● **AIM**
Output exactly, and only, the lines from the line containing "own_mesh(coil)" through the line containing "FLOOR_GLOW = 0.3", both included.
--- THE INPUT ---
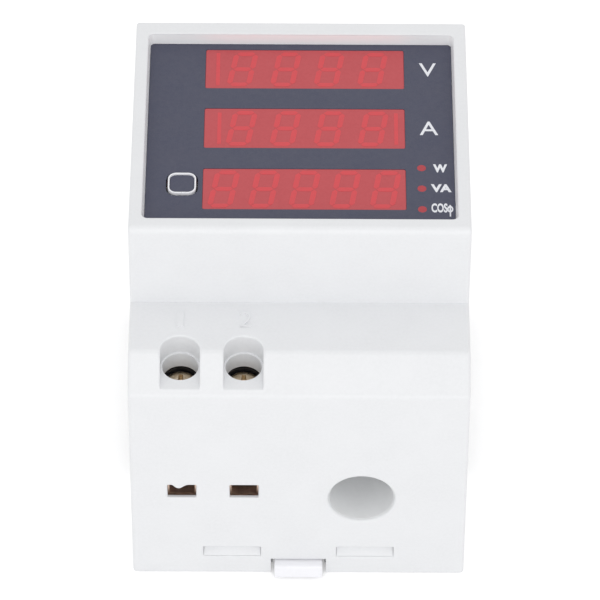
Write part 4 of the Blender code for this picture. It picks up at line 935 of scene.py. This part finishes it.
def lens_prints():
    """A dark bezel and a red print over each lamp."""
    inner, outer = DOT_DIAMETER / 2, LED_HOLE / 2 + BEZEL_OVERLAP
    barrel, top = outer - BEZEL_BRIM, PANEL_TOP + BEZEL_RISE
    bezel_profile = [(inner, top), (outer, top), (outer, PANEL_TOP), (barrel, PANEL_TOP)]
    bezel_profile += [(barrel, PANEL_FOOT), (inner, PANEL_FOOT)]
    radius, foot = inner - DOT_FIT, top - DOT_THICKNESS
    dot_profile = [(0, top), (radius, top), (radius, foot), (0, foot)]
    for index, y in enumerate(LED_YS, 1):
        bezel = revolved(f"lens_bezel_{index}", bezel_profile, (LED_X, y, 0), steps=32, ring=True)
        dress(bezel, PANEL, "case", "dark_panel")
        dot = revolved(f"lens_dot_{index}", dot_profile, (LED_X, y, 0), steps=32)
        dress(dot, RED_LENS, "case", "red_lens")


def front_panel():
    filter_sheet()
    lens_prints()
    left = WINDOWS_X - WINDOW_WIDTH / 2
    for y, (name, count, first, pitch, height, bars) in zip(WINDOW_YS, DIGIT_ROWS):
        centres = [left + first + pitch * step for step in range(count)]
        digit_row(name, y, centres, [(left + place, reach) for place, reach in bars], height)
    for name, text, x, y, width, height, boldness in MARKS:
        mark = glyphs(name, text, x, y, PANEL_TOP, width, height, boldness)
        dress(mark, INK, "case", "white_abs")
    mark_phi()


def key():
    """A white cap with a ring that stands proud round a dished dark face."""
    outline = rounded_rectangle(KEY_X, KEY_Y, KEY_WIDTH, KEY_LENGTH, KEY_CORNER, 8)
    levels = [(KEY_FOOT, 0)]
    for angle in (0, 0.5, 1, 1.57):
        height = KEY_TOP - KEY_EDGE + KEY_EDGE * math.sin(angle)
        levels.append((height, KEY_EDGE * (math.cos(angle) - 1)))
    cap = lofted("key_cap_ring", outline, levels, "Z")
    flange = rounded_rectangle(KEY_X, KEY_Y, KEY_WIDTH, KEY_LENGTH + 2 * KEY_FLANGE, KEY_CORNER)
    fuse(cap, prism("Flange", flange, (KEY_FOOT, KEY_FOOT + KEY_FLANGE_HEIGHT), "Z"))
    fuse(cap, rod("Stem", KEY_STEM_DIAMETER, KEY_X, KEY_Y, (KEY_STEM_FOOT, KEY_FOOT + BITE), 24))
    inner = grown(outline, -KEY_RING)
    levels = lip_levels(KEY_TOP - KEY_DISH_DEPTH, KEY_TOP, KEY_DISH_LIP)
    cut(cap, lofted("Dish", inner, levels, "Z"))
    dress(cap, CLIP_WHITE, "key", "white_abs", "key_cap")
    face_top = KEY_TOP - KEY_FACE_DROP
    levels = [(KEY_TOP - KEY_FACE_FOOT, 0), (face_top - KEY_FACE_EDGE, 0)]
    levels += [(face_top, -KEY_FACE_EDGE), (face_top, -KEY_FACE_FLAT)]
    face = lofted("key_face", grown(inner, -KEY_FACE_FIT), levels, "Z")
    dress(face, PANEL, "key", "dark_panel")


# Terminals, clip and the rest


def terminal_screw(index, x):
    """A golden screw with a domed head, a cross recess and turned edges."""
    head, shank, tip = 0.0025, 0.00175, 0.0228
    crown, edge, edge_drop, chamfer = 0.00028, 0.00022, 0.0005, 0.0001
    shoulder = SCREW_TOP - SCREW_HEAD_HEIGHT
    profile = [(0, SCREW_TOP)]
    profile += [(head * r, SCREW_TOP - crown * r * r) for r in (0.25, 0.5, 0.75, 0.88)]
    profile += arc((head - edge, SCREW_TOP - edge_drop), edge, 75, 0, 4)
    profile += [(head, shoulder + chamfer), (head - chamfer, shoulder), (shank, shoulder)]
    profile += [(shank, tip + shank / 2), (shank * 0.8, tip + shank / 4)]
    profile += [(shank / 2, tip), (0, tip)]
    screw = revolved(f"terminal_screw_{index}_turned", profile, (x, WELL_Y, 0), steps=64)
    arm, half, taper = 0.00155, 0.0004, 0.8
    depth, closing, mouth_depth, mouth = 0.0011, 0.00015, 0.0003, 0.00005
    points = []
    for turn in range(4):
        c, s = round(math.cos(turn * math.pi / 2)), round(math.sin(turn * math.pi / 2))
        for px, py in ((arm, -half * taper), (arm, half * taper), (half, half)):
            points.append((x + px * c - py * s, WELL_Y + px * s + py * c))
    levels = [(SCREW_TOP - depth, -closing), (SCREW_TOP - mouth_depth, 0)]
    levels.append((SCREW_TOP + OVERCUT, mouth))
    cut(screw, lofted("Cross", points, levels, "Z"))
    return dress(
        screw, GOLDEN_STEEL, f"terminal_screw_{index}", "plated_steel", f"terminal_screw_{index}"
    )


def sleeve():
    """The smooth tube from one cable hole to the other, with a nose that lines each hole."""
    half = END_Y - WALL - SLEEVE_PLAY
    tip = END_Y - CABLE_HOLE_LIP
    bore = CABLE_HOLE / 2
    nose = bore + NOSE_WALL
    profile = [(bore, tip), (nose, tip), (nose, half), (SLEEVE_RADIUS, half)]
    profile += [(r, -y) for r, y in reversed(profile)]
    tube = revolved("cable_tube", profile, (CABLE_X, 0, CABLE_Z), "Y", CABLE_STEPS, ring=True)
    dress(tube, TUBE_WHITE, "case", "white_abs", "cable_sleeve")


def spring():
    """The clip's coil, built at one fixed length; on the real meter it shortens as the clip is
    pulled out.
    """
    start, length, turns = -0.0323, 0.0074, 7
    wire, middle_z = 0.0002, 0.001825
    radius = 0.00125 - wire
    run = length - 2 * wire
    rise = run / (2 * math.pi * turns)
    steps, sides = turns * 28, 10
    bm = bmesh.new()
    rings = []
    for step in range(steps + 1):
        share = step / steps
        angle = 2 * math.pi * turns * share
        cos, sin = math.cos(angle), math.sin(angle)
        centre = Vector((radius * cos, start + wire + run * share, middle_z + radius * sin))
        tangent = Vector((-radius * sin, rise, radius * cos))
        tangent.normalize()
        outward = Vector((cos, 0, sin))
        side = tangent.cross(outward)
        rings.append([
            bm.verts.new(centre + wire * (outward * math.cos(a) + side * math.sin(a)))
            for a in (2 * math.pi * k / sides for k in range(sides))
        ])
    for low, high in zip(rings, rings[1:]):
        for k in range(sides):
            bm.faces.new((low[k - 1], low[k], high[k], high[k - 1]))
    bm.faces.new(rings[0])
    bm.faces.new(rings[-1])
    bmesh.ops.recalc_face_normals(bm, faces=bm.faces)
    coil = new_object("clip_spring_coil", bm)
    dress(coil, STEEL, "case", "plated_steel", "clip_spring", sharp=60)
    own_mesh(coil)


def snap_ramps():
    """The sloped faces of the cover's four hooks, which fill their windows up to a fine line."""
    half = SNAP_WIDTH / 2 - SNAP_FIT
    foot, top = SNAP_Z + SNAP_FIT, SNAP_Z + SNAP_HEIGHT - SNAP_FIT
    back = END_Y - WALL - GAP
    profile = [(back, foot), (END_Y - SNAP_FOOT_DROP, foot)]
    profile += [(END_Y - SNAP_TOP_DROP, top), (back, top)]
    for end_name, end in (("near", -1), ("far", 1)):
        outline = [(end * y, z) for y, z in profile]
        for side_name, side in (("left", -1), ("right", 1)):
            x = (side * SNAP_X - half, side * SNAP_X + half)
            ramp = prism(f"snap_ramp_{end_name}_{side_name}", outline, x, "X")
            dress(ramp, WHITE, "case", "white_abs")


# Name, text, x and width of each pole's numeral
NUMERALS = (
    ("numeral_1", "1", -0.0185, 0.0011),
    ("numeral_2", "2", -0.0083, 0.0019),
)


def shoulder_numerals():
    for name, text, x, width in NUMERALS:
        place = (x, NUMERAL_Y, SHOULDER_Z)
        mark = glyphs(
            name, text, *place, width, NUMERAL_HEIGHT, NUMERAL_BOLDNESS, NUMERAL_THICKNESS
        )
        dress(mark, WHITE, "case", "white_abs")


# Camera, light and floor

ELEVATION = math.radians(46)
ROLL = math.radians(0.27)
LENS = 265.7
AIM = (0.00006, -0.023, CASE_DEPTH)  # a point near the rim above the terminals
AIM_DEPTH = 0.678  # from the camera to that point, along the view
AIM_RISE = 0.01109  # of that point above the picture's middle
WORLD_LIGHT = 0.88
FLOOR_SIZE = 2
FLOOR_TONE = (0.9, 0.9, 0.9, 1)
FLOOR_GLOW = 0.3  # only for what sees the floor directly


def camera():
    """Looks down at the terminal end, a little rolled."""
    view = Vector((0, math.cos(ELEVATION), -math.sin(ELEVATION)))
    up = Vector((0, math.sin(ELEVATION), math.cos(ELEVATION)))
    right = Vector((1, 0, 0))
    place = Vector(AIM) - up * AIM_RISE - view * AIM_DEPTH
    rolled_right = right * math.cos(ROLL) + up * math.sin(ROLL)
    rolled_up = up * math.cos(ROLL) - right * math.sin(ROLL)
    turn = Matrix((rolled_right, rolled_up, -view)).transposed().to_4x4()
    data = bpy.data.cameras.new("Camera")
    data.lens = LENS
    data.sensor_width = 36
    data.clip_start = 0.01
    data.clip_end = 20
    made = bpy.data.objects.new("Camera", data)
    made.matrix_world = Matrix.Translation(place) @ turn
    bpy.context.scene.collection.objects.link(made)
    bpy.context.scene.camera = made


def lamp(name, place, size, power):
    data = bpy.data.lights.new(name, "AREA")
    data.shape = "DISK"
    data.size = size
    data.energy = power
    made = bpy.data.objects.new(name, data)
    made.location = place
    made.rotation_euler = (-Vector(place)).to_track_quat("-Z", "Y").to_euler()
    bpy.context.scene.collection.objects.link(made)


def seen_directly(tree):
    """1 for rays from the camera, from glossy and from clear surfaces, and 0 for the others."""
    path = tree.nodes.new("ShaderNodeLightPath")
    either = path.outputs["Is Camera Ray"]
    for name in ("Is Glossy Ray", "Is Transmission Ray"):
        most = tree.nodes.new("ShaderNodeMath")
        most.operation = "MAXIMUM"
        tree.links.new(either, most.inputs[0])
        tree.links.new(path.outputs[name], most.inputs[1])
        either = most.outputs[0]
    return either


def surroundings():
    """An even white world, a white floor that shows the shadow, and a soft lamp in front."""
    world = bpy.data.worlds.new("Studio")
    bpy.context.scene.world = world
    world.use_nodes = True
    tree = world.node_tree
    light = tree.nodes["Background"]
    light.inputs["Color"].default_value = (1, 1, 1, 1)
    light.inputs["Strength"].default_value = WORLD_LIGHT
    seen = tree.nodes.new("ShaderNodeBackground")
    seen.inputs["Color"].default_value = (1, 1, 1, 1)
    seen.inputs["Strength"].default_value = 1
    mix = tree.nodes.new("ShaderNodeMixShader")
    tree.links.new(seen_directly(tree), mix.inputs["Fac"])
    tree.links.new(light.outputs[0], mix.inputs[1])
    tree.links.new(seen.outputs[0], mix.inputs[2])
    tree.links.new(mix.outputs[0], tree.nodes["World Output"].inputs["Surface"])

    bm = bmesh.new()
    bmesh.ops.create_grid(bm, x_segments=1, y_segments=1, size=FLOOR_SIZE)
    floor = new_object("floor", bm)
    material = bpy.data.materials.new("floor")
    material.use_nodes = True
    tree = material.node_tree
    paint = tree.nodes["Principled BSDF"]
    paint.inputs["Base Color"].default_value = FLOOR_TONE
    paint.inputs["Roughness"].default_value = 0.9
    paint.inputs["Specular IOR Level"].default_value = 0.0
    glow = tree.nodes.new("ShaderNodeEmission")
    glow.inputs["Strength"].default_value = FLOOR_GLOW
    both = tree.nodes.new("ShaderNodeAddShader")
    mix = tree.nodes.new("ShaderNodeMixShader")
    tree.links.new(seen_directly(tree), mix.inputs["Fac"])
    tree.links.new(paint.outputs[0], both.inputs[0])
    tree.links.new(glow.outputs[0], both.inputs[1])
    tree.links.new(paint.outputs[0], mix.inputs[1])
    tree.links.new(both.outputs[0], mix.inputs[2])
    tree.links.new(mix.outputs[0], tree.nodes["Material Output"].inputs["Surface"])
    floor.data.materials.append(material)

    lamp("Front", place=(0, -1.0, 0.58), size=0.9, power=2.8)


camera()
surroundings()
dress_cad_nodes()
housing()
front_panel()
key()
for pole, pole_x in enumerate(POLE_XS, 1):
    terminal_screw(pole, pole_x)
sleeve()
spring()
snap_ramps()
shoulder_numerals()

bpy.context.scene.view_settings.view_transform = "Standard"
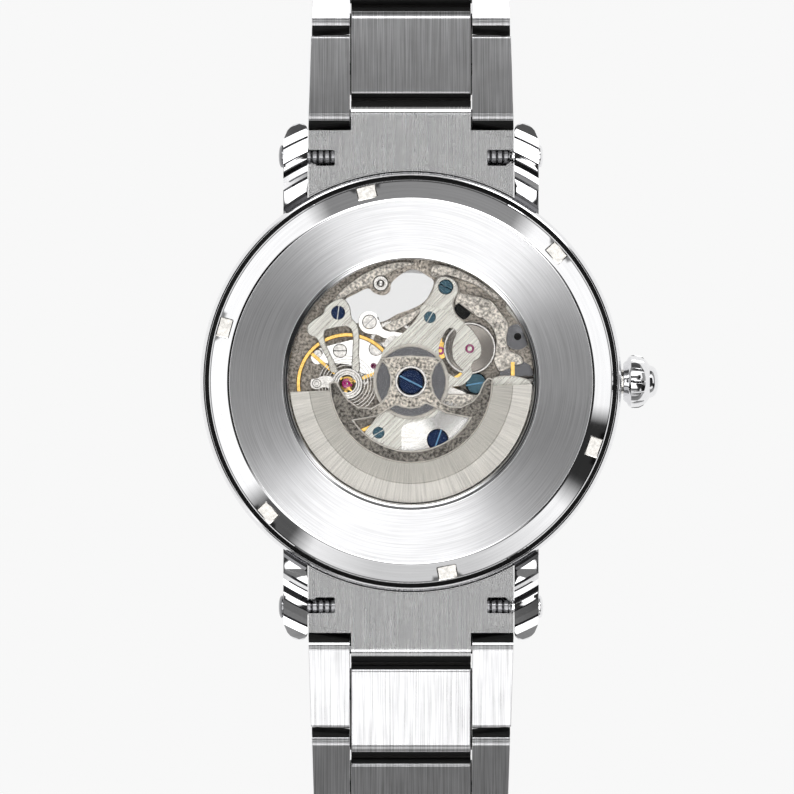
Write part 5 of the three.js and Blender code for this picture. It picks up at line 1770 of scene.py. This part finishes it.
---
● **FINISHED TASK**
    own_mesh(coil)


def snap_ramps():
    """The sloped faces of the cover's four hooks, which fill their windows up to a fine line."""
    half = SNAP_WIDTH / 2 - SNAP_FIT
    foot, top = SNAP_Z + SNAP_FIT, SNAP_Z + SNAP_HEIGHT - SNAP_FIT
    back = END_Y - WALL - GAP
    profile = [(back, foot), (END_Y - SNAP_FOOT_DROP, foot)]
    profile += [(END_Y - SNAP_TOP_DROP, top), (back, top)]
    for end_name, end in (("near", -1), ("far", 1)):
        outline = [(end * y, z) for y, z in profile]
        for side_name, side in (("left", -1), ("right", 1)):
            x = (side * SNAP_X - half, side * SNAP_X + half)
            ramp = prism(f"snap_ramp_{end_name}_{side_name}", outline, x, "X")
            dress(ramp, WHITE, "case", "white_abs")


# Name, text, x and width of each pole's numeral
NUMERALS = (
    ("numeral_1", "1", -0.0185, 0.0011),
    ("numeral_2", "2", -0.0083, 0.0019),
)


def shoulder_numerals():
    for name, text, x, width in NUMERALS:
        place = (x, NUMERAL_Y, SHOULDER_Z)
        mark = glyphs(
            name, text, *place, width, NUMERAL_HEIGHT, NUMERAL_BOLDNESS, NUMERAL_THICKNESS
        )
        dress(mark, WHITE, "case", "white_abs")


# Camera, light and floor

ELEVATION = math.radians(46)
ROLL = math.radians(0.27)
LENS = 265.7
AIM = (0.00006, -0.023, CASE_DEPTH)  # a point near the rim above the terminals
AIM_DEPTH = 0.678  # from the camera to that point, along the view
AIM_RISE = 0.01109  # of that point above the picture's middle
WORLD_LIGHT = 0.88
FLOOR_SIZE = 2
FLOOR_TONE = (0.9, 0.9, 0.9, 1)
FLOOR_GLOW = 0.3  # only for what sees the floor directly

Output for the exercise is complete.